Some perfectly legal and valid reasons for termination are as follows:
- Failure of patient to pay
- Failure of patient to show up for appointments
- Refusal by the patient to give consent for any procedure that in the opinion of the doctor is life-saving and absolutely necessary
- Refusal by the patient to allow implementation of the treatment plan
- Refusal by the patient to follow instructions
- Doctor’s change of practice
- Doctor’s abandonment of practice
Duty of care during emergency
a “duty of care” on each and every doctor to attend emergency patients. Parmanand Katara v/s Union of India – This duty was cast on the doctors by the Supreme Court in the case of Parmanand Katara v/s Union of India wherein it was stated, “Every doctor whether at a government hospital or otherwise has the professional obligation to extend his services with due expertise for protecting life, the obligation being total, absolute and paramount.”
KEY POINTS
1. Informed consent is the legal embodiment of the concept of the right to make decisions regarding one’s well-being.

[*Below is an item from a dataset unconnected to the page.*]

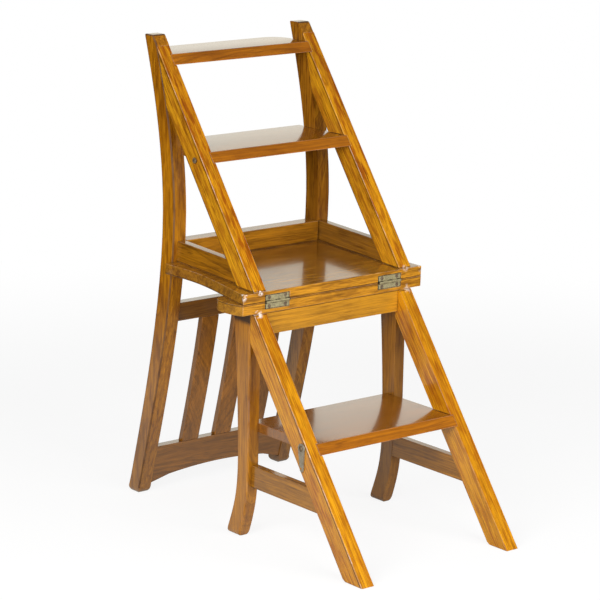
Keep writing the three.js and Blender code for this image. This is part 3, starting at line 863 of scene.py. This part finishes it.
def slotted_heads():
    """A domed, slotted head with its shank on each point, turned to the point's facing."""
    net = Pattern(
        "slotted_heads",
        Head_Radius=0.0036,
        Head_Height=0.0003,
        Root_Radius=0.0017,
        Rim_Depth=0.0026,
        Shank_Radius=0.0017,
        Shank_Length=0.012,
        Slot_Width=0.001,
        Slot_Depth=0.0008,
        Seed=1,
        Finish="material",
    )
    head, rise, rim = net.given("Head Radius"), net.given("Head Height"), net.given("Rim Depth")
    wide = head * 3
    ball = net.node("GeometryNodeMeshUVSphere", None, {"Segments": 28, "Rings": 12, "Radius": 1.0})
    squash = net.vector(head, head, rise)
    flat_ball = net.node("GeometryNodeTransform", None, {"Geometry": ball, "Scale": squash})
    under = net.node("GeometryNodeMeshCube", None, {"Size": net.vector(wide, wide, rise * 2)})
    dome = net.carved("DIFFERENCE", flat_ball, net.moved(under, net.vector(0.0, 0.0, rise * -1)))
    cone = net.node("GeometryNodeMeshCone", None, {
        "Vertices": 28, "Radius Top": head, "Radius Bottom": net.given("Root Radius"), "Depth": rim,
    })
    shank = net.node("GeometryNodeMeshCylinder", None, {
        "Vertices": 28, "Radius": net.given("Shank Radius"), "Depth": net.given("Shank Length"),
    })
    sunk = net.moved(shank, net.vector(0.0, 0.0, net.given("Shank Length") * -0.5 - rim * 0.9))
    whole = net.carved("UNION", dome, net.moved(cone, net.vector(0.0, 0.0, rim * -1)), sunk)
    slot_size = net.vector(wide, net.given("Slot Width"), net.given("Slot Depth") * 2)
    cutter = net.node("GeometryNodeMeshCube", None, {"Size": slot_size})
    fastener = net.carved("DIFFERENCE", whole, net.moved(cutter, net.vector(0.0, 0.0, rise)))
    ahead = {"Vector": net.named("facing")}
    facing = net.node("FunctionNodeAlignRotationToVector", {"axis": "Z"}, ahead)
    limits = {2: -SLOT_TURN, 3: SLOT_TURN, "Seed": net.given("Seed")}
    angle = net.node("FunctionNodeRandomValue", {"data_type": "FLOAT"}, limits, 1)
    axis = (0.0, 0.0, 1.0)
    spin = net.node("FunctionNodeAxisAngleToRotation", None, {"Axis": axis, "Angle": angle})
    settings = {"rotation_space": "LOCAL"}
    turned = net.node("FunctionNodeRotateRotation", settings, {0: facing, 1: spin})
    places = {"Points": net.given("Geometry"), "Instance": fastener, "Rotation": turned}
    return net.end(net.node("GeometryNodeInstanceOnPoints", None, places))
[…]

2. Informed consent should be based on the ‘professional standard’ or peer ‘accepted risks’ approach, or the ‘materiality risk’ or ‘prudent patient’ approach.
3. The courts recognize situations in which non-disclosure by a physician is excused. Most notable among these are the adoption of life-saving measures during an emergency.
4. The therapeutic privilege allows withholding of information as it may adversely affect the patient.
5. If the risk involved can have severe consequences, like death or serious disability, it is material and should be disclosed independent of the frequency of the consequences.
6. Severe risks (e.g. death, paralysis, loss of eyesight or hearing and damage to any other sense organ) should always be disclosed, even when the probability of their occurrence is almost negligible.
7. Consent cannot be cited as an excuse for carelessness or lack of skill or the rash action of a doctor, or lack of prescribed standards for treatment, a procedure or surgery, or legally speaking for any action instituted for negligence.
8. Consent is the basic document in which the doctor explains to the patient information regarding the disease, procedure and risk involved.
Doctors cannot impose acceptance of unskillfulness and carelessness and risks arising out of non-availability of prescribed standards of infrastructure for carrying out treatment or procedure or surgery by way of implied consent even during an emergency situation.
9. Duty of care is also known as legal Doctor-patient relationship.
10. Duty of care during emergency: “Every doctor whether at a government hospital or otherwise has the professional obligation to extend his services with due expertise for protecting life, the obligation being total, absolute and paramount.”
[i] Arrogate means not undermine and prevail over welfare of adolescent, law ensures under s.125 of Criminal procedure code, 1973 and S. 317 of Indian Penal code, 1860 along with s. 68 of Indian contract Act, 1872 that minors are looked after for their physical, mental, economic safety and generally and normally adults responsible are 1. Natural parents, 2. Legally appointed guardians by court of law 3. Court itself shall ensure safety under Guardians and wards act, 1890 their safety and security. If law enforcing authority or any person complaints welfare of adolescent legally breached then law court shall be put in motion. If doctor or any other social spirited person or police asks for permission for benefit of such adolescent court shall be prompt to grant it for adolescent’s benefit.